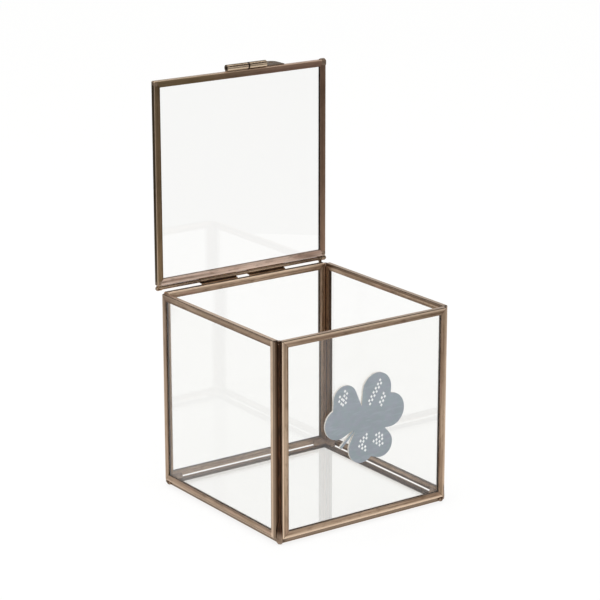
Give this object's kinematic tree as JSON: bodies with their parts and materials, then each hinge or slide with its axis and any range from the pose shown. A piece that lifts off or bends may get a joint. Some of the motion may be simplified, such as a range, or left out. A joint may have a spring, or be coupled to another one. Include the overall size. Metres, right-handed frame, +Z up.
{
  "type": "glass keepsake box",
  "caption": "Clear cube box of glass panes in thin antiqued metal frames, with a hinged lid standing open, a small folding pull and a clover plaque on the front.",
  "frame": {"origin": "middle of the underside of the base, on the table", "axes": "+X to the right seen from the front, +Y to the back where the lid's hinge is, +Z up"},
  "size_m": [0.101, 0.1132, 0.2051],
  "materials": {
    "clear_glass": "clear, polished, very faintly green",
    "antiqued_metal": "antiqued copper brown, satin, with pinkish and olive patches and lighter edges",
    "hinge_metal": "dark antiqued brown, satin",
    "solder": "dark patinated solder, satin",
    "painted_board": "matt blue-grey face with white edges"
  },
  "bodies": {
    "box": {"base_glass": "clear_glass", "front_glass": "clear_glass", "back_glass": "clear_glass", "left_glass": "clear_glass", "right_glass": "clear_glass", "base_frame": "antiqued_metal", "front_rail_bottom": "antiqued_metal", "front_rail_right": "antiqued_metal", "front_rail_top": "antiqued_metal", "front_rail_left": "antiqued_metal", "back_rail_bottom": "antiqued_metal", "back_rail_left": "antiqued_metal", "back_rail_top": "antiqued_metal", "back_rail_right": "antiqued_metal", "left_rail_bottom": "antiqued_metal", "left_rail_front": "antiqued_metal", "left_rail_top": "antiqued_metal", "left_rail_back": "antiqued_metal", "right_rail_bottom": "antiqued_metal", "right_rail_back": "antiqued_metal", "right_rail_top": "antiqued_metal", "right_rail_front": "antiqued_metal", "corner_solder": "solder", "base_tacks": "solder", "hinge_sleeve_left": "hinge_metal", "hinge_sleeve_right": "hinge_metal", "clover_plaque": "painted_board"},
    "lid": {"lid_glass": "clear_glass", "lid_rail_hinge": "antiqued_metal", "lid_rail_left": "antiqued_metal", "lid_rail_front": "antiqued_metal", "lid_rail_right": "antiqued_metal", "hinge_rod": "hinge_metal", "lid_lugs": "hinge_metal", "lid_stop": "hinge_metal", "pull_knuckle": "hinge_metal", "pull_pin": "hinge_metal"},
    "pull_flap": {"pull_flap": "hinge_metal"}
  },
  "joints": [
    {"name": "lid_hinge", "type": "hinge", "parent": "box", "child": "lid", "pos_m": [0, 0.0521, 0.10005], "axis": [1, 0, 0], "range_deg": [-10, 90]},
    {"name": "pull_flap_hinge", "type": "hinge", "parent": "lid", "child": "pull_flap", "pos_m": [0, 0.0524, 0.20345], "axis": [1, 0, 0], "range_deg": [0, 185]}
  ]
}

■ **EXERCISE DIRECTIONS**: Show the data once more, exactly as it was written.

■ **TASK RESPONSE**:
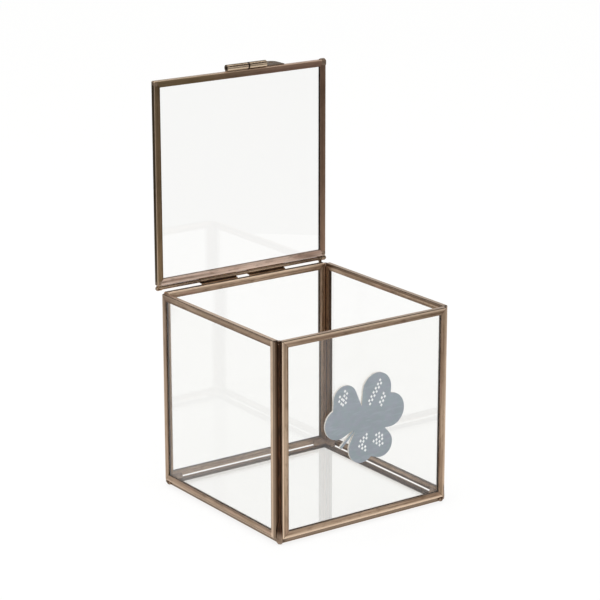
Give this object's kinematic tree as JSON: bodies with their parts and materials, then each hinge or slide with its axis and any range from the pose shown. A piece that lifts off or bends may get a joint. Some of the motion may be simplified, such as a range, or left out. A joint may have a spring, or be coupled to another one. Include the overall size. Metres, right-handed frame, +Z up.
{
  "type": "glass keepsake box",
  "caption": "Clear cube box of glass panes in thin antiqued metal frames, with a hinged lid standing open, a small folding pull and a clover plaque on the front.",
  "frame": {"origin": "middle of the underside of the base, on the table", "axes": "+X to the right seen from the front, +Y to the back where the lid's hinge is, +Z up"},
  "size_m": [0.101, 0.1132, 0.2051],
  "materials": {
    "clear_glass": "clear, polished, very faintly green",
    "antiqued_metal": "antiqued copper brown, satin, with pinkish and olive patches and lighter edges",
    "hinge_metal": "dark antiqued brown, satin",
    "solder": "dark patinated solder, satin",
    "painted_board": "matt blue-grey face with white edges"
  },
  "bodies": {
    "box": {"base_glass": "clear_glass", "front_glass": "clear_glass", "back_glass": "clear_glass", "left_glass": "clear_glass", "right_glass": "clear_glass", "base_frame": "antiqued_metal", "front_rail_bottom": "antiqued_metal", "front_rail_right": "antiqued_metal", "front_rail_top": "antiqued_metal", "front_rail_left": "antiqued_metal", "back_rail_bottom": "antiqued_metal", "back_rail_left": "antiqued_metal", "back_rail_top": "antiqued_metal", "back_rail_right": "antiqued_metal", "left_rail_bottom": "antiqued_metal", "left_rail_front": "antiqued_metal", "left_rail_top": "antiqued_metal", "left_rail_back": "antiqued_metal", "right_rail_bottom": "antiqued_metal", "right_rail_back": "antiqued_metal", "right_rail_top": "antiqued_metal", "right_rail_front": "antiqued_metal", "corner_solder": "solder", "base_tacks": "solder", "hinge_sleeve_left": "hinge_metal", "hinge_sleeve_right": "hinge_metal", "clover_plaque": "painted_board"},
    "lid": {"lid_glass": "clear_glass", "lid_rail_hinge": "antiqued_metal", "lid_rail_left": "antiqued_metal", "lid_rail_front": "antiqued_metal", "lid_rail_right": "antiqued_metal", "hinge_rod": "hinge_metal", "lid_lugs": "hinge_metal", "lid_stop": "hinge_metal", "pull_knuckle": "hinge_metal", "pull_pin": "hinge_metal"},
    "pull_flap": {"pull_flap": "hinge_metal"}
  },
  "joints": [
    {"name": "lid_hinge", "type": "hinge", "parent": "box", "child": "lid", "pos_m": [0, 0.0521, 0.10005], "axis": [1, 0, 0], "range_deg": [-10, 90]},
    {"name": "pull_flap_hinge", "type": "hinge", "parent": "lid", "child": "pull_flap", "pos_m": [0, 0.0524, 0.20345], "axis": [1, 0, 0], "range_deg": [0, 185]}
  ]
}